In making such arguments and weighing probabilities, Kourakou-Dragona invokes literature, etymology, climate, and her personal experience and scientific expertise.

After these early chapters on epic, the central chapters provide strong technical background on grape growing and winemaking processes in ancient Greece and Rome. Topics include the color of grapes and the winemaking processes required in antiquity to produce differing colors of wines, the techniques used to replicate the wines produced or mixed with saltwater when made a distance from the coast, the scientific basis for separately referring to several varieties that varied in color but that we now know to be the same variety, how grape pomace was crushed with and without the use of rocks, how ancient vineyards were protected from pests, and a technical discussion of the fumigation or smoking used to artificially age Roman wines. We also get a viticultural interpretation of an ancient law of Thasos intended for protection of winegrape growers.

Elsewhere Kourakou-Dragona draws our attention to interesting novelties that throw light on everyday life. In a "Satire of Wine Tasting" (chapter 7), she demonstrates that a fragment of the 5th c. comic poet Hermippus (fr. 77 KA [incert.]) is a satire—the only example of its kind—of exaggerated boasts of the sort that sommeliers today tend to make of their own abilities.

Students of wine culture may benefit most from Kourakou-Dragona's social and biological explanations of myth. In "The Interpretation of Dionysiac Viticultural Myths" (chapter 16), the emergence of Dionysus from Zeus' thigh is put into perspective with the phenological development of the vine, where the new shoot (which will bear clusters) emerges directly from the cane above a node. The text is well supported by photographs, such as an old vine during dormancy with a title comparing it to Semele ("like a dry trunk hit by lightning").

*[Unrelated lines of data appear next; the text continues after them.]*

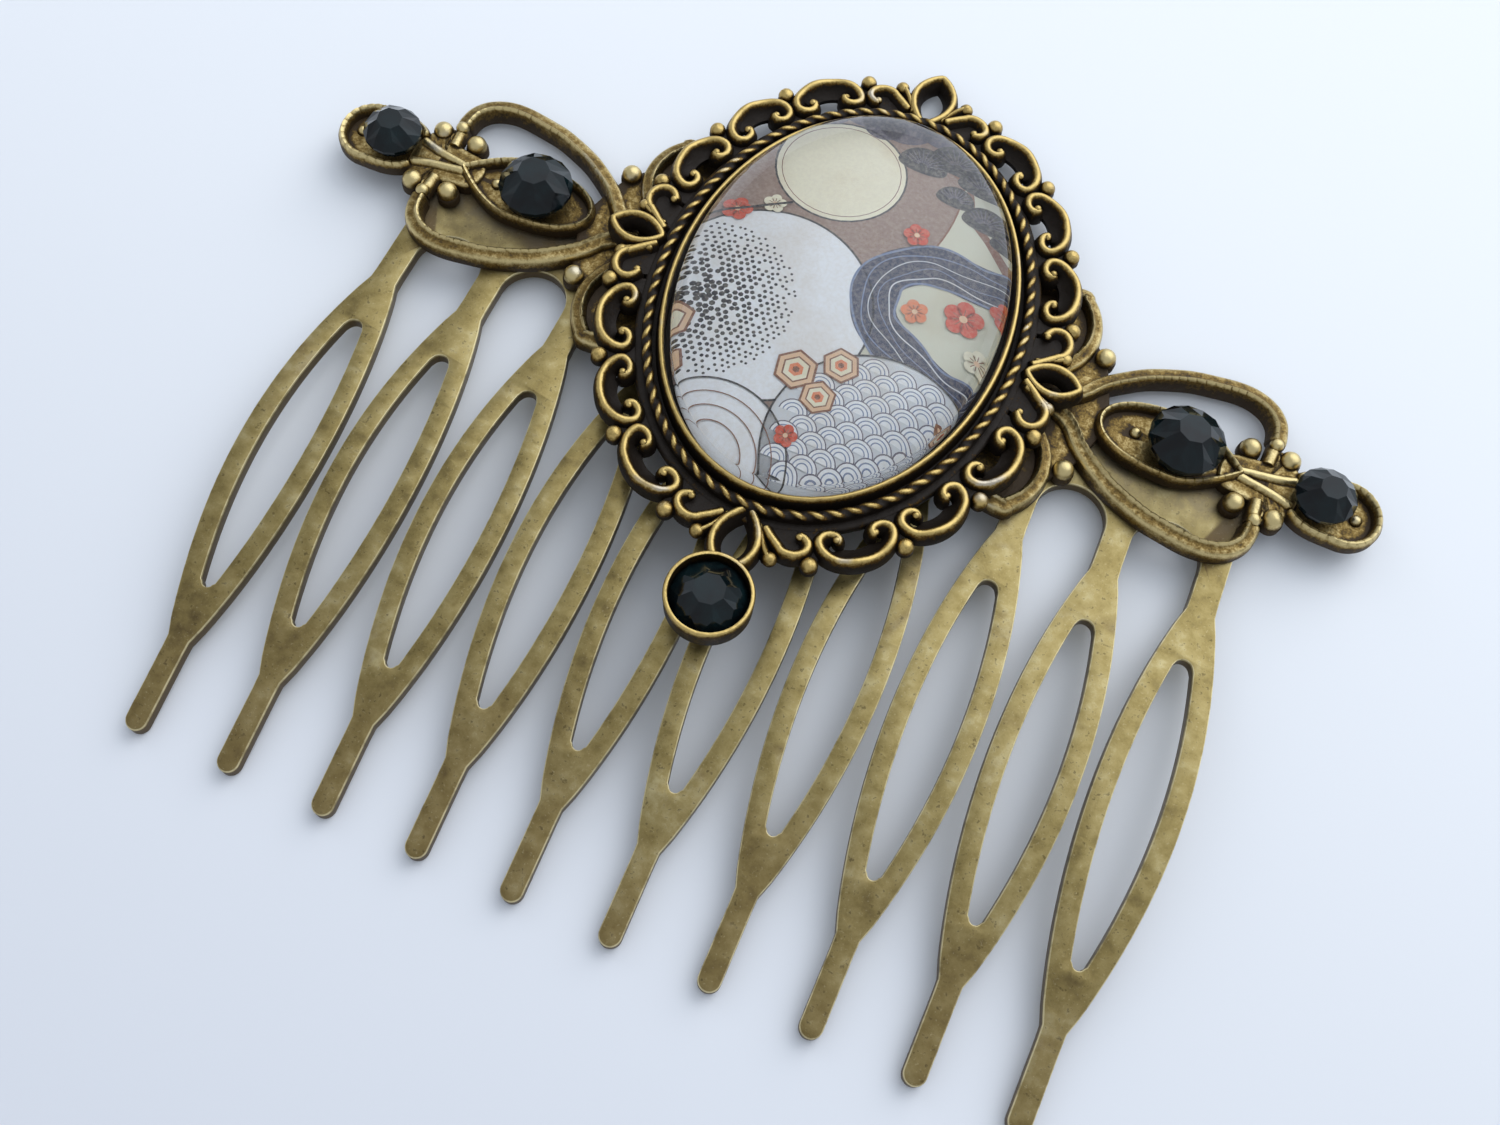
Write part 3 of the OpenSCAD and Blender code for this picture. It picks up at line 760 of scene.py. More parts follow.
def wing_quarter():
    """The upper half of the right wing: loop, side lobe, balls and stem ridges."""
    part = Part()
    loop = [(12.4, 0.2), (13.3, 0.45), (14.3, 1.05), (15.3, 2.2), (16.4, 3.1), (17.8, 3.95), (19.4, 4.6),
            (21.0, 4.98), (22.5, 5.16), (23.6, 5.08), (24.5, 4.66), (25.1, 3.95), (25.32, 3.15), (25.3, 2.55)]
    sweep(part, smooth(loop, 0.07), milled(BAND, 0.50, 0.07, BAND_CREST, 0.012), round_end=0.35)
    lobe = smooth(np.vstack([arc((10.6, 4.7), 3.2, -78, 56, 20), (9.6, 7.0)]), 0.08)[::-1]
    sweep(part, lobe, milled(scaled(BAND, 0.9), 0.85, 0.07, BAND_CREST), round_end=0.3)
    for x, y in ((24.05, 1.85), (26.3, 1.95), (14.85, 3.9)):
        ball(part, x, y, RIM_TOP - 0.52, 0.6)
        lathe(part, x, y, [(0.66, SHEET_Z, 0), (0.66, 0.5, 0.1), (0.55, 0.62, 0.2), (0.3, 0.66, 0.1)], 24)
    ball(part, 25.3, 2.5, 0.92, 0.4)
    sweep(part, smooth([(23.5, 0.1), (24.6, 0.3), (25.8, 0.5), (27.1, 0.85)], 0.1), RIDGE, round_end=0.2)
    sweep(part, smooth([(25.2, 1.2), (25.25, 1.9), (25.3, 2.6)], 0.1), scaled(RIDGE, 1.2, 0.8))
    return part


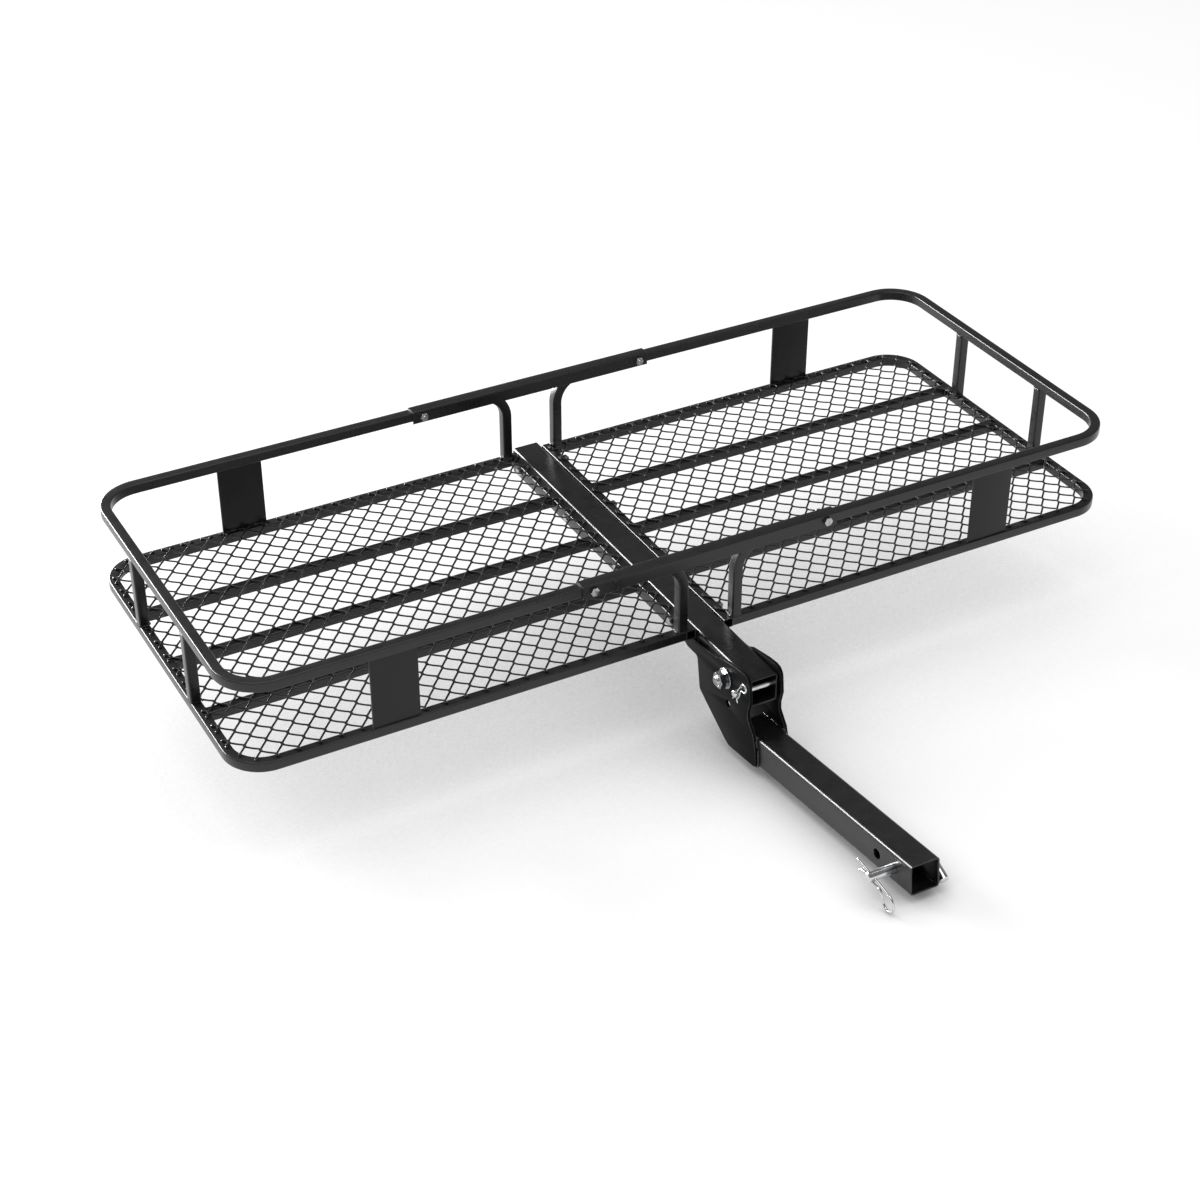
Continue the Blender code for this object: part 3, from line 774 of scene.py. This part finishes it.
def build_hitch_pin():
    handle = Vector((0, -0.87, -0.50)).normalized()
    bend = X * 0.036
    path = rounded_path([X * HITCH_PIN_LEFT, bend, bend + handle * 0.044], [0.012], 14)
    first, last = path[0], path[-1]
    ease = 0.0016
    path = ([first, (first[0] + first[1] * ease, first[1])] + path[1:-1]
            + [(last[0] - last[1] * ease, last[1]), last])
    ends = len(path) - 1

    def shape(k):
        return 0.84 if k in (0, ends) else 1.0

    bm = sweep(path, round_ring(HITCH_PIN / 2, 40), Y, shape)
    along = Vector((0, 0.975, 0.222)).normalized()
    bm = drilled(bm, [(X * HITCH_CLIP_X, along, HITCH_WIRE / 2 + 0.0005, 0.02)], 20)
    piece("receiver_pin", bm, ZINC_PIN, "hitch_pin_body", ["hitch_pin"])
    over = [(-0.0215, 0.0080), (-0.0140, 0.0086), (-0.0070, 0.0101), (0, 0.0106),
            (0.0070, 0.0100), (0.0150, 0.0078), (0.0240, 0.0098)]
    bm = spring_clip(Vector((0, 0, 0)), along, HITCH_CLIP_X, HITCH_WIRE, 0.038,
                     (-0.0425, 0.0140), 0.0135, over, (0.0350, 0.0190))
    piece("receiver_pin_clip", bm, ZINC_PIN, "hitch_clip_body", ["hitch_clip"])


# --------------------------------------------------------------- tipping side

def lock_place():
    turn = LOCK_ANGLE - LIFT
    return Vector((0, LOCK_REACH * math.cos(turn), LOCK_REACH * math.sin(turn)))


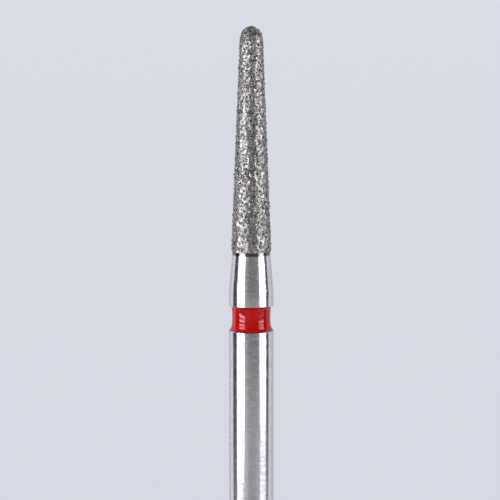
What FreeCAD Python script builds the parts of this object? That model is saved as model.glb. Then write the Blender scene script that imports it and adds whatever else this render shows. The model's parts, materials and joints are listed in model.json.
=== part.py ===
"""Friction-grip diamond bur with a tapered, round-ended head and a red grit ring.

A stainless blank is turned in one piece: a plain shank that the handpiece's chuck
grips, a groove for the colour ring, a short land, a neck that narrows to the head and
a tapered core. The core is plated with nickel, the nickel holds the diamond grit, and
the groove is filled with glossy red lacquer.

Millimetres. +Z runs up the bur's axis from the shank's end, at the origin, to the tip.
"""

import FreeCAD
import Part

import math
import os
import random

from FreeCAD import Vector

# The shank, which a friction-grip chuck holds
shank_diameter = 1.60
shank_end_chamfer = 0.20
grip_length = 10.13

# The groove for the colour ring, and the land above it
groove_width = 0.86
groove_depth = 0.17
groove_top_chamfer = 0.045
groove_foot_chamfer = 0.015
land_length = 0.49

# The lacquer in the groove, which is hollow, with its waist nearer to the shank than to the land
ring_waist_depth = 0.112
ring_waist_height = 0.38

# The neck, a cone from the land to the head
neck_length = 1.46
neck_blend_radius = 3.0

# The head, measured over the grit
head_length = 8.06
head_diameter = 1.48
head_half_angle = math.radians(2.27)
nose_length = 0.52
tip_round = 0.39

# The nickel bond and the grains that stand out of it
bond_thickness = 0.045
bond_edge_radius = 0.025
grain_height = 0.022
grain_radius = 0.038
grain_spacing = 0.162
grain_seed = 7

# Levels along the axis, from the shank's end
groove_foot = grip_length
groove_top = groove_foot + groove_width
land_top = groove_top + land_length
head_base = land_top + neck_length
tip = head_base + head_length
nose_base = tip - nose_length

shank_radius = shank_diameter / 2
groove_radius = shank_radius - groove_depth
bond_depth = grain_height
core_depth = grain_height + bond_thickness

golden_angle = math.pi * (3 - math.sqrt(5))


def at(radius, level, turn=0.0):
    """The point at that radius and level, turned about the bur's axis."""
    return Vector(radius * math.cos(turn), radius * math.sin(turn), level)


def straight(start, end):
    return Part.LineSegment(at(*start), at(*end)).toShape()


def chain(*points):
    """Straight edges from point to point."""
    return [straight(a, b) for a, b in zip(points, points[1:])]


def turned(edges):
    """The solid that a closed half section sweeps about the axis."""
    outline = Part.Wire(Part.__sortEdges__(edges))
    return Part.Face(outline).revolve(Vector(0, 0, 0), Vector(0, 0, 1), 360)


def head_radius(depth, level):
    """The radius of the taper at that level, at that depth under the tops of the grains."""
    base = head_diameter / 2 - depth / math.cos(head_half_angle)
    return base - (level - head_base) * math.tan(head_half_angle)


def nose_foot(depth):
    """Where the taper ends and the nose begins, at that depth."""
    level = nose_base - depth * math.sin(head_half_angle)
    return (head_radius(depth, level), level)


def nose(depth):
    """The nose at that depth: an arc centred on the axis, and a wider one that joins the taper."""
    square = at(math.cos(head_half_angle), math.sin(head_half_angle))
    tip_centre = at(0, tip - tip_round)
    reach = at(*nose_foot(0)) - tip_centre
    wide_round = (reach.dot(reach) - tip_round**2) / (2 * (reach.dot(square) - tip_round))
    wide_centre = tip_centre + reach - square * wide_round
    join = (tip_centre - wide_centre).normalize()
    up = at(0, 1)

    def arc(centre, radius, start, end):
        middle = (start + end).normalize()
        points = [centre + way * (radius - depth) for way in (start, middle, end)]
        return Part.Arc(*points).toShape()

    return [
        arc(wide_centre, wide_round, square, join),
        arc(tip_centre, tip_round, join, up),
    ]


def blend(start, corner, end, radius):
    """Two straight edges that meet at corner, with an arc of that radius between them."""
    corner_point = at(*corner)
    back = (at(*start) - corner_point).normalize()
    ahead = (at(*end) - corner_point).normalize()
    half_turn = (math.pi - back.getAngle(ahead)) / 2
    reach = radius * math.tan(half_turn)
    inwards = (back + ahead).normalize()
    first = corner_point + back * reach
    last = corner_point + ahead * reach
    middle = corner_point + inwards * (radius / math.cos(half_turn) - radius)
    return [
        Part.LineSegment(at(*start), first).toShape(),
        Part.Arc(first, middle, last).toShape(),
        Part.LineSegment(last, at(*end)).toShape(),
    ]


def lip(edge, waist):
    """The hollow arc from an edge of the groove to the lacquer's waist, upright at the waist."""
    rise = edge[0] - waist[0]
    height = edge[1] - waist[1]
    radius = (rise**2 + height**2) / (2 * rise)
    half_angle = math.asin(abs(height) / radius) / 2
    side = math.copysign(1, height)
    middle = (
        waist[0] + radius * (1 - math.cos(half_angle)),
        waist[1] + side * radius * math.sin(half_angle),
    )
    return Part.Arc(at(*edge), at(*middle), at(*waist)).toShape()


def shank_blank():
    """The turned steel blank, from the shank's end to the core's tip."""
    lower = chain(
        (0, 0),
        (shank_radius - shank_end_chamfer, 0),
        (shank_radius, shank_end_chamfer),
        (shank_radius, groove_foot - groove_foot_chamfer),
        (shank_radius - groove_foot_chamfer, groove_foot),
        (groove_radius, groove_foot),
        (groove_radius, groove_top),
        (shank_radius - groove_top_chamfer, groove_top),
        (shank_radius, groove_top + groove_top_chamfer),
    )
    core_base = (head_radius(core_depth, head_base), head_base)
    neck = blend(
        (shank_radius, groove_top + groove_top_chamfer),
        (shank_radius, land_top),
        core_base,
        neck_blend_radius,
    )
    core = [straight(core_base, nose_foot(core_depth))] + nose(core_depth)
    axis = [straight((0, tip - core_depth), (0, 0))]
    return turned(lower + neck + core + axis)


def nickel_bond():
    """The plated layer on the core, with a rounded lower edge at the neck."""
    inner = head_radius(core_depth, head_base)
    outer = head_radius(bond_depth, head_base)
    edge = min(bond_edge_radius, (outer - inner) / 2)
    rounded = blend(
        (inner, head_base),
        (outer, head_base),
        nose_foot(bond_depth),
        edge,
    )
    wall = straight(nose_foot(core_depth), (inner, head_base))
    closing = straight((0, tip - bond_depth), (0, tip - core_depth))
    return turned(rounded + nose(bond_depth) + [closing, wall] + nose(core_depth))


def grit_ring():
    """The red lacquer that fills the groove."""
    waist = (shank_radius - ring_waist_depth, groove_foot + ring_waist_height)
    top_edge = (shank_radius - groove_top_chamfer, groove_top)
    foot_edge = (shank_radius - groove_foot_chamfer, groove_foot)
    walls = chain(top_edge, (groove_radius, groove_top), (groove_radius, groove_foot), foot_edge)
    return turned(walls + [lip(top_edge, waist), lip(foot_edge, waist)])


def crystal(centre, outwards, corners, size, height, twist, lean):
    """The part of one grain that stands out of the nickel: a low pyramid on a flat foot."""
    across = outwards.cross(Vector(0, 0, 1))
    across.normalize()
    along = outwards.cross(across)
    foot = []
    for corner in range(corners):
        angle = twist + 2 * math.pi * corner / corners
        foot.append(centre + (across * math.cos(angle) + along * math.sin(angle)) * size)
    peak = centre + outwards * height + (across * lean[0] + along * lean[1]) * size
    faces = [Part.Face(Part.makePolygon(foot + foot[:1]))]
    for here, there in zip(foot, foot[1:] + foot[:1]):
        faces.append(Part.Face(Part.makePolygon([here, there, peak, here])))
    return Part.Solid(Part.makeShell(faces))


def grit():
    """Grains over the whole head, spread evenly along a golden-angle spiral from the neck."""
    lowest = head_base + grain_spacing / 2
    side = straight((head_radius(bond_depth, lowest), lowest), nose_foot(bond_depth))
    steps = 600
    outline = Part.Wire([side] + nose(bond_depth)).discretize(Number=steps)
    swept = [0.0]
    for low, high in zip(outline, outline[1:]):
        swept.append(swept[-1] + math.pi * (low.x + high.x) * (high - low).Length)
    count = round(swept[-1] / grain_spacing**2)
    chance = random.Random(grain_seed)
    grains = []
    step = 0
    for number in range(count):
        wanted = swept[-1] * (number + 0.5) / count
        while swept[step + 1] < wanted:
            step += 1
        low = outline[step]
        high = outline[step + 1]
        share = (wanted - swept[step]) / (swept[step + 1] - swept[step])
        place = low + (high - low) * share
        slope = (high - low).normalize()
        turn = number * golden_angle
        outwards = at(slope.z, -slope.x, turn)
        grains.append(
            crystal(
                at(place.x, place.z, turn),
                outwards,
                corners=chance.choice((3, 4)),
                size=grain_radius * chance.uniform(0.75, 1.0),
                height=grain_height * chance.uniform(0.6, 1.0),
                twist=chance.uniform(0, math.pi),
                lean=(chance.uniform(-0.3, 0.3), chance.uniform(-0.3, 0.3)),
            )
        )
    return Part.makeCompound(grains)


def main():
    os.makedirs("parts", exist_ok=True)
    nodes = {
        "shank_blank": shank_blank(),
        "nickel_bond": nickel_bond(),
        "diamond_grit": grit(),
        "colour_ring": grit_ring(),
    }
    for name, shape in nodes.items():
        shape.exportStep(f"parts/{name}.step")
        box = shape.BoundBox
        print(
            f"{name}: {len(shape.Solids)} solids, valid {shape.isValid()}, "
            f"{shape.Volume:.4f} mm3, z {box.ZMin:.3f} to {box.ZMax:.3f}, "
            f"radius {box.XMax:.4f}"
        )


main()
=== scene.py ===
"""The looks of a friction-grip diamond bur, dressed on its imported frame.

Everything is in metres. +Z runs up the bur's axis, from the shank's end to the tip.
"""

import json
import math
import random

import bmesh
import bpy
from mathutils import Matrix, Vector

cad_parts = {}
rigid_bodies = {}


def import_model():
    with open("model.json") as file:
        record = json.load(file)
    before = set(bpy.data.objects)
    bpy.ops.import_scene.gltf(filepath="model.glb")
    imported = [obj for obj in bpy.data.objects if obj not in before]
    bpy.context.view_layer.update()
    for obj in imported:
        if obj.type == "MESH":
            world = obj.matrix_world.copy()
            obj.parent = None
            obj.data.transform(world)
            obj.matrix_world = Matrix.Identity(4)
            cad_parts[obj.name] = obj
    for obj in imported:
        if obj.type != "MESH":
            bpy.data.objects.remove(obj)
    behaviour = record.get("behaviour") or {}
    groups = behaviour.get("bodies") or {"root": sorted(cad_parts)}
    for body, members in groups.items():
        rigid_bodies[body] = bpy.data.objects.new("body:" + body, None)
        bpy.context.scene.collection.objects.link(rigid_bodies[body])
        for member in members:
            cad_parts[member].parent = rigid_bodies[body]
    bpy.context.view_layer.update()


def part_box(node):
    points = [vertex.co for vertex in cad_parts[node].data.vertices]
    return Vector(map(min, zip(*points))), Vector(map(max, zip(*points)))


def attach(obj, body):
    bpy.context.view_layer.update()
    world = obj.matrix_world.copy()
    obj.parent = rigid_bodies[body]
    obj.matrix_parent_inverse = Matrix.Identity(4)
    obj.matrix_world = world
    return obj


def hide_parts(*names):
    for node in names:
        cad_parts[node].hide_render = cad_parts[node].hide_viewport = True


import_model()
mm = 0.001


# The steel blank
# One piece of stainless steel, turned and ground: a plain shank, a groove for the colour
# ring, a short land, a neck and the core of the head. The turning marks run round it.

shank_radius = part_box("shank_blank")[1].x
shank_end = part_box("shank_blank")[0].z
shank_end_chamfer = 0.20 * mm
edge_round = 0.015 * mm

groove_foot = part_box("colour_ring")[0].z
groove_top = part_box("colour_ring")[1].z
groove_depth = 0.17 * mm
groove_radius = shank_radius - groove_depth
groove_foot_edge = 0.065 * mm
groove_top_edge = 0.03 * mm
land_length = 0.49 * mm
land_top = groove_top + land_length
neck_blend = 3.0 * mm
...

In similar fashion, local details in mythic stories, such as that of Icarius of Athens, are explained via the actual wine-growing properties of those locales.

In the credit column, we applaud the many vases, maps, statues, and photographs of modern vineyards that are reproduced in color on nearly every page. Some are merely decorative, but in general these images are well chosen and help illuminate the arguments. In the demerit column, a few problems of translation will limit the book's potential audience. Ancient Greek is often quoted to make a point but is not translated (or even transliterated) into English—and some of the vocabulary used in those passages is rare or technical indeed. The book also presumes familiarity with the ancient authors; hence readers are not routinely told when (say) Archestratus or Nonnus or Columella lived. Nonspecialists might also be troubled by some oddities and inconsistencies in transliterating Greek names and toponyms; hence Maron in Odyssey 9 is called Maro in chapter 1 and Maron in chapter 2, Eustathius is called Eustace (p. 31), Helicon is called Elicon (p. 39), and so on.

But make no mistake. There are very few people in the world who could have written this book; most scholars have either the technical knowledge or the classical background but not both. The impressive harmony with which these two perspectives are synthesized makes Vine and Wine in the Ancient Greek World a treasure house of information and a monumental capstone to an impressive career. We recommend it highly.